*Material provided*.
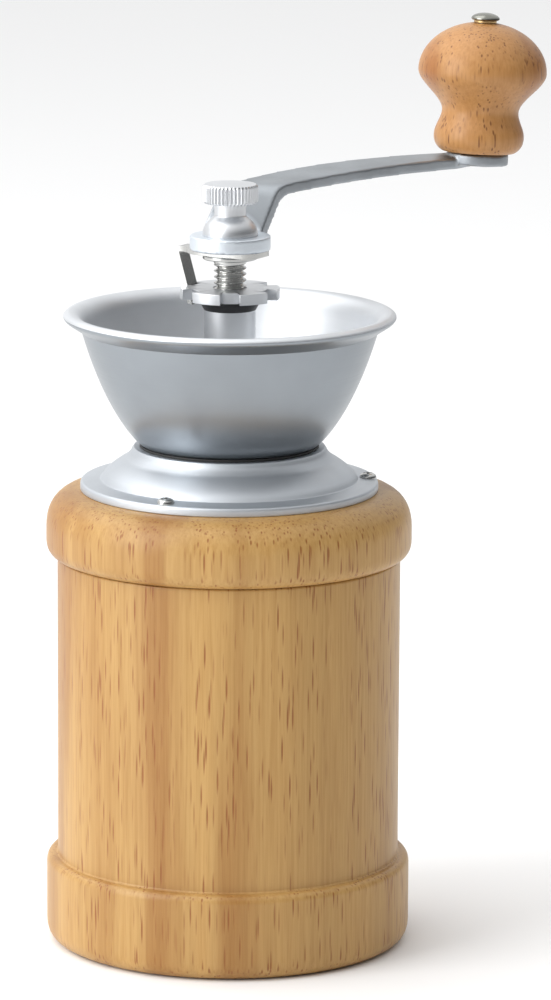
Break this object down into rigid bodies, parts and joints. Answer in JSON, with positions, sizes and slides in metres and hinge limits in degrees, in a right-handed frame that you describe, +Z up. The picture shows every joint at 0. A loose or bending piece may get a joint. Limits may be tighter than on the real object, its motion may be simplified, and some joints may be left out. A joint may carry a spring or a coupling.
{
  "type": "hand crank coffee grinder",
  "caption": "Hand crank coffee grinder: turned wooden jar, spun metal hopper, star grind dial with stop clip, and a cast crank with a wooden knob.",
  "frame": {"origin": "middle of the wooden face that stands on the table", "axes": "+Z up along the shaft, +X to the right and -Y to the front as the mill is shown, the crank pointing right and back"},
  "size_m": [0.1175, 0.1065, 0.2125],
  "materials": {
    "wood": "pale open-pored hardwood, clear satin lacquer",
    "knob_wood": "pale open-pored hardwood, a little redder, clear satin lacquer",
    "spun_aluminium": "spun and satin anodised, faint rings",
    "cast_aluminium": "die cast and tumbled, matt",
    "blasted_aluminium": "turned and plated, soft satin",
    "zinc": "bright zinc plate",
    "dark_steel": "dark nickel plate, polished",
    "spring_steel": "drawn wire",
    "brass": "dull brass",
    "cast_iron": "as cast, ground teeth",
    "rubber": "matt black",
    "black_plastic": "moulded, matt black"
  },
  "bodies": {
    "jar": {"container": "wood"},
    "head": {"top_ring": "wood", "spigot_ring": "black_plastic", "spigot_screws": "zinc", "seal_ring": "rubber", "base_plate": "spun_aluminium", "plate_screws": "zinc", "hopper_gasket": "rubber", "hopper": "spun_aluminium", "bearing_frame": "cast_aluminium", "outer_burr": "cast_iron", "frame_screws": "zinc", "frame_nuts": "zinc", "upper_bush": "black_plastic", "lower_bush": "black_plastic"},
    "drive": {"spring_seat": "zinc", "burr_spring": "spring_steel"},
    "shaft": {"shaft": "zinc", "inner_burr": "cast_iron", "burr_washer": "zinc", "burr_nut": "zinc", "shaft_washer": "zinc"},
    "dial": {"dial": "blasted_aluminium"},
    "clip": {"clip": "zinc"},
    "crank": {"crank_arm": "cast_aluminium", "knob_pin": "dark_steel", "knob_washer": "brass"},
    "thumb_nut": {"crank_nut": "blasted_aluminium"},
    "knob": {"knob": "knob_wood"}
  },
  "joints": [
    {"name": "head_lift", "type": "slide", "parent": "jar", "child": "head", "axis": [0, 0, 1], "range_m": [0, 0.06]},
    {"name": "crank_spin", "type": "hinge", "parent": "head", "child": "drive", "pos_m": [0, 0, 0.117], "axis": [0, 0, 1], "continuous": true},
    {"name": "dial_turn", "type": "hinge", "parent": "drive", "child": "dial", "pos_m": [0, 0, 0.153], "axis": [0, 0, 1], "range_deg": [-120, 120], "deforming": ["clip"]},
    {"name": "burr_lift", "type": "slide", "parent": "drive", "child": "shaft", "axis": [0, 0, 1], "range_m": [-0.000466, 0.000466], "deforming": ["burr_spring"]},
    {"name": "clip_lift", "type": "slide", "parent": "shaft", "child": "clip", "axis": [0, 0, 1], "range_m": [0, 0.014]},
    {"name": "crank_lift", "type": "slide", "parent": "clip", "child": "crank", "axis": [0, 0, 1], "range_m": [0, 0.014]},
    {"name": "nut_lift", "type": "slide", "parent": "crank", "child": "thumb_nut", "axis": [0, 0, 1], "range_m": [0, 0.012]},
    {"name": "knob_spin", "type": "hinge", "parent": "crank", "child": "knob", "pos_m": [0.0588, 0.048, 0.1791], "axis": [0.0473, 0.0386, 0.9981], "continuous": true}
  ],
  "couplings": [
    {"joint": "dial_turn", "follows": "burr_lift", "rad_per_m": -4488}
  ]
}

*Instructions to follow*. Could you quote the material above in full, exactly as it stands?

*Response to this task*.
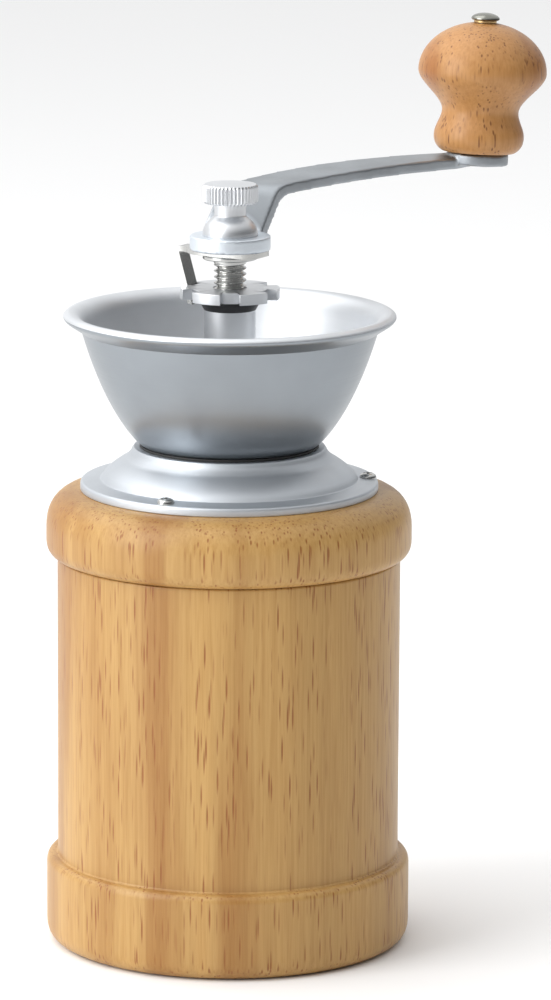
Break this object down into rigid bodies, parts and joints. Answer in JSON, with positions, sizes and slides in metres and hinge limits in degrees, in a right-handed frame that you describe, +Z up. The picture shows every joint at 0. A loose or bending piece may get a joint. Limits may be tighter than on the real object, its motion may be simplified, and some joints may be left out. A joint may carry a spring or a coupling.
{
  "type": "hand crank coffee grinder",
  "caption": "Hand crank coffee grinder: turned wooden jar, spun metal hopper, star grind dial with stop clip, and a cast crank with a wooden knob.",
  "frame": {"origin": "middle of the wooden face that stands on the table", "axes": "+Z up along the shaft, +X to the right and -Y to the front as the mill is shown, the crank pointing right and back"},
  "size_m": [0.1175, 0.1065, 0.2125],
  "materials": {
    "wood": "pale open-pored hardwood, clear satin lacquer",
    "knob_wood": "pale open-pored hardwood, a little redder, clear satin lacquer",
    "spun_aluminium": "spun and satin anodised, faint rings",
    "cast_aluminium": "die cast and tumbled, matt",
    "blasted_aluminium": "turned and plated, soft satin",
    "zinc": "bright zinc plate",
    "dark_steel": "dark nickel plate, polished",
    "spring_steel": "drawn wire",
    "brass": "dull brass",
    "cast_iron": "as cast, ground teeth",
    "rubber": "matt black",
    "black_plastic": "moulded, matt black"
  },
  "bodies": {
    "jar": {"container": "wood"},
    "head": {"top_ring": "wood", "spigot_ring": "black_plastic", "spigot_screws": "zinc", "seal_ring": "rubber", "base_plate": "spun_aluminium", "plate_screws": "zinc", "hopper_gasket": "rubber", "hopper": "spun_aluminium", "bearing_frame": "cast_aluminium", "outer_burr": "cast_iron", "frame_screws": "zinc", "frame_nuts": "zinc", "upper_bush": "black_plastic", "lower_bush": "black_plastic"},
    "drive": {"spring_seat": "zinc", "burr_spring": "spring_steel"},
    "shaft": {"shaft": "zinc", "inner_burr": "cast_iron", "burr_washer": "zinc", "burr_nut": "zinc", "shaft_washer": "zinc"},
    "dial": {"dial": "blasted_aluminium"},
    "clip": {"clip": "zinc"},
    "crank": {"crank_arm": "cast_aluminium", "knob_pin": "dark_steel", "knob_washer": "brass"},
    "thumb_nut": {"crank_nut": "blasted_aluminium"},
    "knob": {"knob": "knob_wood"}
  },
  "joints": [
    {"name": "head_lift", "type": "slide", "parent": "jar", "child": "head", "axis": [0, 0, 1], "range_m": [0, 0.06]},
    {"name": "crank_spin", "type": "hinge", "parent": "head", "child": "drive", "pos_m": [0, 0, 0.117], "axis": [0, 0, 1], "continuous": true},
    {"name": "dial_turn", "type": "hinge", "parent": "drive", "child": "dial", "pos_m": [0, 0, 0.153], "axis": [0, 0, 1], "range_deg": [-120, 120], "deforming": ["clip"]},
    {"name": "burr_lift", "type": "slide", "parent": "drive", "child": "shaft", "axis": [0, 0, 1], "range_m": [-0.000466, 0.000466], "deforming": ["burr_spring"]},
    {"name": "clip_lift", "type": "slide", "parent": "shaft", "child": "clip", "axis": [0, 0, 1], "range_m": [0, 0.014]},
    {"name": "crank_lift", "type": "slide", "parent": "clip", "child": "crank", "axis": [0, 0, 1], "range_m": [0, 0.014]},
    {"name": "nut_lift", "type": "slide", "parent": "crank", "child": "thumb_nut", "axis": [0, 0, 1], "range_m": [0, 0.012]},
    {"name": "knob_spin", "type": "hinge", "parent": "crank", "child": "knob", "pos_m": [0.0588, 0.048, 0.1791], "axis": [0.0473, 0.0386, 0.9981], "continuous": true}
  ],
  "couplings": [
    {"joint": "dial_turn", "follows": "burr_lift", "rad_per_m": -4488}
  ]
}